According to Leila Garcia da Fonseca, senior research manager for the Power & Renewables practice of Wood Mackenzie, some countries with a high potential for offshore wind like Argentina and Chile have yet to create a robust regulatory framework even for onshore wind and solar. Da Fonseca also claimed that the fact that many onshore wind sources are underdeveloped is an indicator that demand for costlier offshore wind is unlikely to spike in the short term. Ramón Fiestas, chair of the Latin America Committee for the Global Wind Energy Council, agreed with da Fonseca, claiming that price competitiveness will not be a driver of market demand for offshore wind; rather, governments’ and big industry’s interest in decarbonization will likely drive demand. Da Fonseca agreed and mentioned green hydrogen as a likely consumer of offshore wind power.
In this regard, panelists agreed that political will is one of the most important factors in propelling the offshore wind industry. Thiago Barral, president of Empresa de Pesquisa Energética, explained that the development process from initial studies to regulation development to tendering projects takes several years, so countries should begin the process immediately if they hope to develop offshore wind within the next ten years. In terms of the tools that governments can employ to spur development, Barral mentioned crafting of regulatory frameworks as a “no-brainer” and emphasized that the real question was how much governments will subsidize development. Panelists highlighted that kickstarting the market can be difficult as, on the one hand, offshore wind must prove its competitiveness, but on the other, governments likely need to financially support incipient industry. Leybourne explained that when starting a new market, the first project is the most expensive, but costs will come down as the industry grows, risks are reduced, local industry producers develop, capital costs lower, and licensing processes improve. In the past, government subsidies for liquified natural gas, solar, and onshore wind brought down the cost of these technologies and helped them succeed. According to Leybourne, price competitiveness is out of reach for offshore wind without government intervention. For Caribbean countries with small market demand and an inability to bring down costs through economies of scale, this governmental action will be essential.

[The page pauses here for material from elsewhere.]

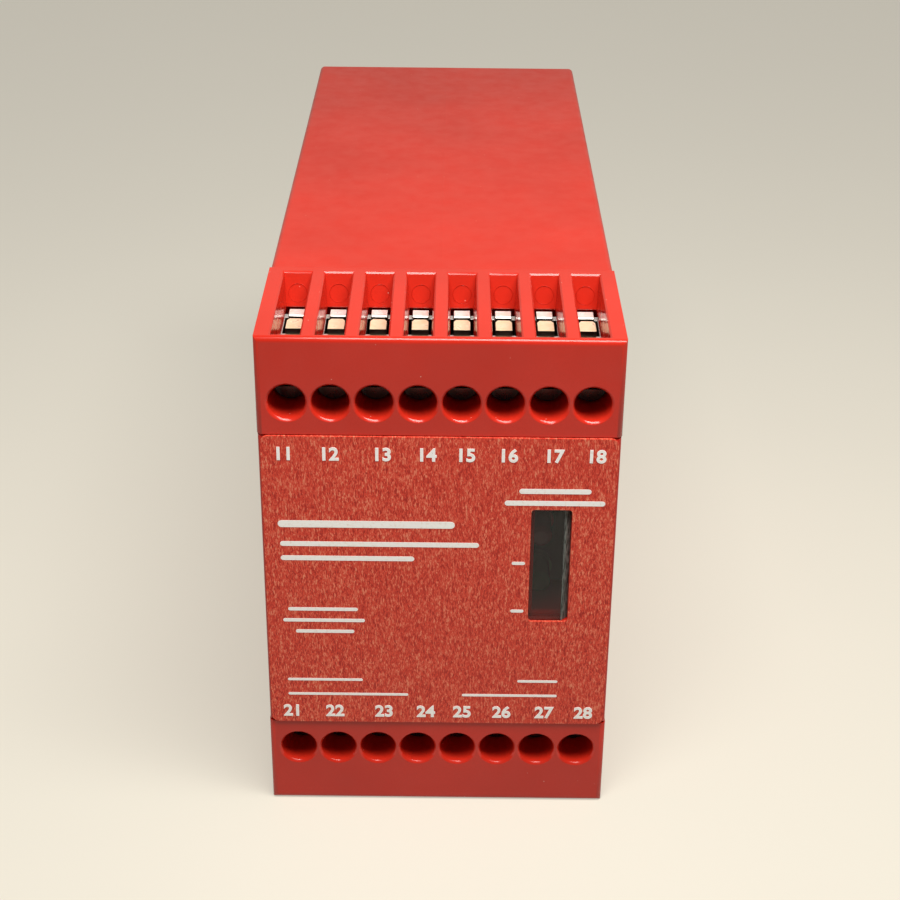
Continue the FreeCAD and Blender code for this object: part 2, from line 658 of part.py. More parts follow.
def lamp(label, rise):
    """Three millimetre lamp with a bevelled nose and a flange that rests on the board."""
    body = new_body(label)
    column = f"{WINDOW_LEFT} + lamp_inset"
    nose = "(lamp_board_front - lamp_length)"
    flange = "(lamp_board_front - lamp_flange_thickness)"
    half = outline(body, "LampProfile", "XY_Plane", [
        (column, nose), (column, "lamp_board_front"),
        (f"{column} + lamp_radius + lamp_flange", "lamp_board_front"),
        (f"{column} + lamp_radius + lamp_flange", flange),
        (f"{column} + lamp_radius", flange), (f"{column} + lamp_radius", nose)], f"{WINDOW_LOW} + {rise}")
    revolve(body, "Lamp", half, 1)
    round_edges(body, "NoseBevel", "lamp_bevel", lambda edge: (
        edge.Curve.TypeId == "Part::GeomCircle" and lies_at(edge, "Y", nose)), "Chamfer")
    return body


def circuit_board(label, level, turned):
    """Board that the busbars' tails lie on."""
    body = new_body(label, level, turned)
    board = rectangle(body, "BoardOutline", "XY_Plane", either_side(f"{INSIDE_HALF} - board_side_gap"),
                      (BOARD_FRONT, f"{BASE_FRONT} - board_rear_gap"), f"-{BOARD_FACE} - board_thickness")
    pad(body, "Board", board, "board_thickness")
    return body


def guided_relay(label, side):
    """Sealed relay with force-guided contacts, standing on the lower board."""
    body = new_body(label)
    low = f"({BOARD_FACE} + board_thickness)"
    centre = f"({side} * relay_spacing / 2)"
    case = rectangle(body, "CaseOutline", "XY_Plane",
                     (f"{centre} - relay_width / 2", f"{centre} + relay_width / 2"),
                     (f"{BOARD_FRONT} + relay_setback", f"{BOARD_FRONT} + relay_setback + relay_length"), low)
    pad(body, "Case", case, "relay_height")
    round_edges(body, "CaseBevel", "relay_bevel",
                lambda edge: runs_along(edge, "z") or lies_at(edge, "Z", f"{low} + relay_height"), "Chamfer")
    return body


def supply_capacitor():
    """Electrolytic can that lies along the upper board's underside, with its crimped bead."""
    body = new_body("supply_capacitor")
    level = f"overall_height - {BOARD_FACE} - board_thickness - capacitor_radius"
    front = f"{BOARD_FRONT} + capacitor_setback"
    rear = f"({front} + capacitor_length)"
    edge = "capacitor_column + capacitor_radius"
    half = outline(body, "CanProfile", "XY_Plane", [
        ("capacitor_column", front), ("capacitor_column", rear), (edge, rear),
        (edge, f"{front} + 5 * capacitor_bead"),
        (f"{edge} - capacitor_bead", f"{front} + 4 * capacitor_bead"),
        (edge, f"{front} + 3 * capacitor_bead"), (edge, front)], level)
    revolve(body, "Can", half, 1)
    return body


def hanging_level():
    return f"(overall_height - {BOARD_FACE} - board_thickness)"


def supply_fuse():
    body = new_body("supply_fuse")
    centre = ("fuse_column", f"{BOARD_FRONT} + fuse_setback")
    disc = circles(body, "FuseCircle", "XY_Plane", [centre], "fuse_radius",
                   f"{hanging_level()} - fuse_height")
    pad(body, "Fuse", disc, "fuse_height")
    return body


def varistor():
    """Disc on edge that hangs from the upper board."""
    body = new_body("varistor")
    centre = ("varistor_column", f"{hanging_level()} - varistor_radius")
    disc = circles(body, "DiscCircle", "XZ_Plane", [centre], "varistor_radius",
                   f"-{BOARD_FRONT} - varistor_setback")
    pad(body, "Disc", disc, "varistor_thickness", flip=True)
    return body


def bridge_rectifier():
    """Square block with one cut corner that marks its positive lead."""
    body = new_body("bridge_rectifier")
    left, right = "rectifier_column - rectifier_side / 2", "rectifier_column + rectifier_side / 2"
    front, rear = f"{BOARD_FRONT} + rectifier_setback", f"{BOARD_FRONT} + rectifier_setback + rectifier_side"
    block = outline(body, "BlockOutline", "XY_Plane", [
        (left, front), (right, front), (right, f"{rear} - rectifier_corner"),
        (f"{right} - rectifier_corner", rear), (left, rear)], f"{hanging_level()} - rectifier_height")
    pad(body, "Block", block, "rectifier_height")
    return body


def link_header():
    """Pin strip that joins the lamp board to the upper board, under the cover's upper wall."""
    body = new_body("link_header")
    top = "(overall_height - block_height - cover_gap - cover_wall - spigot_gap)"
    low = f"({top} - header_height)"
    front, rear = "(lamp_board_front + board_thickness)", f"({BOARD_FRONT} + header_height)"
    strip = outline(body, "StripProfile", "YZ_Plane", [
        (front, low), (rear, low), (rear, hanging_level()), (BOARD_FRONT, hanging_level()),
        (BOARD_FRONT, top), (front, top)], "header_column")
    pad(body, "Strip", strip, "header_width", both_ways=True)
    return body


def rear_base():
    """Plug in the sleeve's rear end, with the seat for the rail, its fixed hook and the latch's guide."""
    body = new_body("rear_base")
    low = "(housing_wall + spigot_gap)"
    high = "(overall_height - housing_wall - spigot_gap)"
    lip_low = f"({CHANNEL_HIGH} - hook_reach)"
    seat_low, seat_high = f"{CHANNEL_LOW} + latch_reach + seat_margin", f"{lip_low} - seat_margin"
    relief = f"{CHANNEL_FLOOR} - seat_relief"
    side = outline(body, "SideProfile", "YZ_Plane", [
        (BASE_FRONT, low), (BASE_REAR, low), (BASE_REAR, CHANNEL_LOW), (relief, CHANNEL_LOW),
        (relief, seat_low), (CHANNEL_FLOOR, seat_low), (CHANNEL_FLOOR, seat_high), (relief, seat_high),
        (relief, CHANNEL_HIGH), (HOOK_FACE, CHANNEL_HIGH), (HOOK_FACE, lip_low),
        (f"{BASE_REAR} - hook_lead", lip_low), (BASE_REAR, f"{lip_low} + hook_lead"),
        (BASE_REAR, high), (BASE_FRONT, high)])
    pad(body, "Base", side, f"2 * {PLUG_HALF}", both_ways=True)
    inside = outline(body, "InsideProfile", "YZ_Plane", [
        (BASE_FRONT, f"{low} + base_wall"), (f"{CHANNEL_FLOOR} - base_wall", f"{low} + base_wall"),
        (f"{CHANNEL_FLOOR} - base_wall", f"{CHANNEL_HIGH} + base_wall"),
        (f"{BASE_REAR} - base_wall", f"{CHANNEL_HIGH} + base_wall"),
        (f"{BASE_REAR} - base_wall", f"{high} - base_wall"), (BASE_FRONT, f"{high} - base_wall")])
    pocket(body, "Inside", inside, f"2 * ({PLUG_HALF} - base_wall)", both_ways=True)

    guide_half = "(latch_width / 2 + latch_gap)"
    guide_rear = f"({LATCH_REAR} + latch_gap)"
    guide = rectangle(body, "GuideOutline", "XY_Plane", either_side(guide_half),
                      (f"{LATCH_FRONT} - latch_gap", guide_rear))
    pocket(body, "LatchGuide", guide, CHANNEL_LOW, flip=True)
    notch = rectangle(body, "NotchOutline", "XZ_Plane", either_side(guide_half), ("0", "notch_height"),
                      f"-{guide_rear}")
    pocket(body, "PullNotch", notch, f"{BASE_REAR} - {guide_rear}")
    shelf = rectangle(body, "ShelfOutline", "XZ_Plane",
                      either_side("latch_window_width / 2 - shelf_side_gap"),
                      ("shelf_low", SHELF_TOP), f"-{LATCH_FRONT} + latch_gap")
    pad(body, "SpringShelf", shelf, "latch_thickness + 2 * latch_gap", flip=True)

    lugs = new_sketch(body, "LugOutline", "XZ_Plane", f"-{BASE_FRONT} - snap_setback")
    for sign in ("-1", "1"):
        for place in snap_places():
            add_outline(lugs, box_points(
                (f"{sign} * ({PLUG_HALF} - base_wall / 2)", f"{sign} * ({HOUSING_HALF} - spigot_gap)"),
                (f"{place} - snap_width / 2", f"{place} + snap_width / 2")))
    pad(body, "SnapLugs", lugs, "snap_length", flip=True)
    return body


def foot_latch():
    """Sliding latch: its lip grips the rail's lower brim, and its window holds the spring."""
    body = new_body("foot_latch")
    lip_high = f"({CHANNEL_LOW} + latch_reach)"
    side = outline(body, "LatchProfile", "YZ_Plane", [
        (LATCH_FRONT, "latch_low"), (LATCH_REAR, "latch_low"), (LATCH_REAR, f"{lip_high} - latch_reach"),
        (f"{LATCH_FRONT} + latch_thickness - latch_reach", lip_high), (LATCH_FRONT, lip_high)])
    pad(body, "Latch", side, "latch_width", both_ways=True)
    window = rectangle(body, "SpringWindowOutline", "XZ_Plane", either_side("latch_window_width / 2"),
                       ("latch_window_low", LATCH_WINDOW_TOP), f"-{LATCH_FRONT}")
    pocket(body, "SpringWindow", window, "latch_thickness")
    middle = "(latch_low + latch_window_low) / 2"
    pull = rectangle(body, "PullSlotOutline", "XZ_Plane", either_side("latch_pull_width / 2"),
                     (f"{middle} - latch_pull_height / 2", f"{middle} + latch_pull_height / 2"),
                     f"-{LATCH_FRONT}")
    pocket(body, "PullSlot", pull, "latch_thickness")
    return body


def latch_spring():
    """Spring of folded strip between the base's shelf and the top of the latch's window."""
    body = new_body("latch_spring")
    rise = f"(({LATCH_WINDOW_TOP} - {SHELF_TOP} - spring_strip) / {SPRING_LEGS})"
    crossing = f"(spring_reach * spring_strip / {rise})"
    foot_top = f"{SHELF_TOP} + spring_strip"
    head_low = f"{LATCH_WINDOW_TOP} - spring_strip"

    def bends(side):
        """Corners along one side of the strip, from the second bend up. Even bends point to -X."""
        corners = []
        for number in range(2, SPRING_LEGS + 1):
            outward = 1 if number % 2 else -1
            level = f"{SHELF_TOP} + {rise} * {number - 1}"
            if outward == side:
                corners += [(f"{side} * spring_reach", up) for up in (level, f"{level} + spring_strip")]
            else:
                corners.append((f"{outward} * (spring_reach - {crossing})", f"{level} + spring_strip / 2"))
        return corners

    strip = outline(body, "StripOutline", "XZ_Plane", [
        ("-spring_reach", SHELF_TOP), ("spring_reach", SHELF_TOP), ("spring_reach", foot_top), *bends(1),
        (f"2 * {crossing} - spring_reach", head_low), ("spring_reach", head_low),
        ("spring_reach", LATCH_WINDOW_TOP), ("-spring_reach", LATCH_WINDOW_TOP), ("-spring_reach", head_low),
        *reversed(bends(-1)), (f"spring_reach - 2 * {crossing}", foot_top), ("-spring_reach", foot_top)],
        f"-{SPRING_AXIS} + spring_width / 2")
    pad(body, "Strip", strip, "spring_width", flip=True)
    round_edges(body, "BendRounding", "spring_bend", lambda edge: (
        runs_along(edge, "y") and abs(abs(edge.CenterOfMass.x) - value("spring_reach")) < TOLERANCE))
    return body


BLOCK_SIDES = (("top", "overall_height", False), ("bottom", "0", True))

for side_name, side_level, side_turned in BLOCK_SIDES:
    terminal_block(f"{side_name}_terminal_block", side_level, side_turned)
    busbars(f"{side_name}_busbars", side_level, side_turned)
    for pole_index in range(POLES):
        position = POLES - 1 - pole_index if side_turned else pole_index
        clamp_screw(f"{side_name}_screw_{pole_index + 1}", side_level, side_turned, position)
        clamp_cage(f"{side_name}_cage_{pole_index + 1}", side_level, side_turned, position)

main_housing()
front_cover()
label_plate()
window_lens()
lamp_board()
lamp("power_lamp", "power_lamp_rise")
lamp("output_lamp", "output_lamp_rise")
circuit_board("upper_board", "overall_height", False)
circuit_board("lower_board", "0", True)
guided_relay("guided_relay_1", "-1")
guided_relay("guided_relay_2", "1")
supply_capacitor()
supply_fuse()
varistor()
bridge_rectifier()
link_header()
rear_base()
foot_latch()
latch_spring()

doc.recompute()
for item in doc.Objects:
    if {"Invalid", "Error"} & set(item.State):
        raise RuntimeError(f"{item.Name} failed: {item.State}")
    if item.TypeId in ("PartDesign::Pocket", "PartDesign::SubtractiveLoft"):
        if item.Shape.Volume >= item.BaseFeature.Shape.Volume:
            raise RuntimeError(f"{item.Name} cuts nothing")

os.makedirs("parts", exist_ok=True)
for piece in pieces:
    if piece.Shape.isNull() or not piece.Shape.isValid():
        raise RuntimeError(f"{piece.Label} has no valid shape")
    piece.Shape.exportStep(os.path.join("parts", f"{piece.Label}.step"))
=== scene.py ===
import math

import bpy
from mathutils import Matrix, Vector


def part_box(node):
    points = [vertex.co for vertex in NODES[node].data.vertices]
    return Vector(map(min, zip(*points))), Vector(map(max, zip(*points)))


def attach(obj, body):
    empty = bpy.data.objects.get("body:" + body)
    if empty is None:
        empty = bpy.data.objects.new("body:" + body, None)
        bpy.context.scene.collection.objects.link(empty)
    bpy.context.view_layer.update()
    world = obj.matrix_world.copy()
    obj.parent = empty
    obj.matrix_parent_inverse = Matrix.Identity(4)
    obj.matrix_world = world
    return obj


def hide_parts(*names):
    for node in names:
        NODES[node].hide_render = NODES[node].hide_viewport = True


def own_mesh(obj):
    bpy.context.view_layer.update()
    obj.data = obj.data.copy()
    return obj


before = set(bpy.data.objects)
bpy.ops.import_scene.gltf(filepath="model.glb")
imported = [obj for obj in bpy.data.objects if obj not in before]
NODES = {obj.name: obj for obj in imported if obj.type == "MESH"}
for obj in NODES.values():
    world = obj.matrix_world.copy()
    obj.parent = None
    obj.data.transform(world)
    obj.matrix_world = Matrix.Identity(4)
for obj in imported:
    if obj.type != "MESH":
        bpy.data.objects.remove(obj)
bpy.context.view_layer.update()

MM = 0.001
CASE = "case"
BLOCKS = ("top", "bottom")
POLES = range(1, 9)

CAGES = [f"{block}_cage_{pole}" for block in BLOCKS for pole in POLES]
SCREWS = [f"{block}_screw_{pole}" for block in BLOCKS for pole in POLES]


def box_ends(node):
    """Lowest and highest corner of a CAD node's box at rest."""
    low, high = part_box(node)
    return Vector(low), Vector(high)


def middle(node):
    low, high = box_ends(node)
    return (low + high) / 2


LABEL_LOW, LABEL_HIGH = box_ends("label_plate")
BLOCK_LOW, BLOCK_HIGH = box_ends("top_terminal_block")
LENS_RIGHT = box_ends("window_lens")[1].x
UNDERSIDE = 0.0
POLE_PLACES = [middle(f"top_screw_{pole}").x for pole in POLES]


def shaded(color, *factors):
    """A colour with its channels multiplied by one factor, or by a factor each."""
    if len(factors) == 1:
        factors *= len(color)
    return tuple(channel * factor for channel, factor in zip(color, factors))


# --- how finishes are built -------------------------------------------------------------------------------------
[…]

Panelists mentioned several other tools governments can adopt prematurely to reduce risks and timelines for offshore development. Leybourne mentioned starting targeted, strategic surveys and data gathering, educating stakeholders, and completing spatial planning to determine where projects should be developed. Additionally, appointing a focal agency to coordinate with other ministries, agencies, and stakeholders can expedite permitting timelines. Robust, international industry standards for environmental and social assessment can also enable smaller markets in the Caribbean to later receive funding from international investors like multilateral development banks. Da Fonseca emphasized the need for creating environmental licensing standards early on and reshaping them as the industry develops. Barral recommended using a holistic approach to comparing the cost of offshore wind to other sources, taking into account firm capacity requirements, flexibility issues, and climate resiliency of the current matrix. Fiestas highlighted the need to begin knowledge transfers between onshore wind and oil and gas to the offshore wind industry, as well as to consider carbon border tax adjustments and carbon markets to incentivize development.
Aside from lack of political will or government action, panelists determined that one of the main hurdles to offshore wind development is insufficient and outdated transmission lines. While in some areas, the highest offshore wind potential lies near major load centers, in others, it is far from sources of demand. For example, according to Leybourne, the area with the highest potential in Colombia for offshore wind has very little transmission infrastructure. Thus, putting offshore wind onto the grid for distributed consumption will require additional transmission investments across LAC. Barral noted how complicated and lengthy the process of transmission expansion can be, as it requires strategic coordination between agencies. Thus, he explained, linking offshore wind to a single end user like a green hydrogen project is oftentimes much simpler. Da Fonseca also brought up that these large end users can help finance transmission lines. Outdated grid infrastructure and inadequate transmission will become more problematic as intermittent renewables expand and demand grows, complicating load balancing and the ability of offshore wind to add substantial power to the grid.
In closing comments, Leybourne highlighted that offshore wind is not just “onshore wind in the sea.” It is more akin to large hydroelectric or offshore oil projects in that it requires intense planning and highly technical skills. Offshore wind can be a success in LAC, delivering low cost, local value, economic benefits, and secure, clean energy, but governments must be proactive through early market planning and provide certainty about their requirements to reduce risks and costs for investors.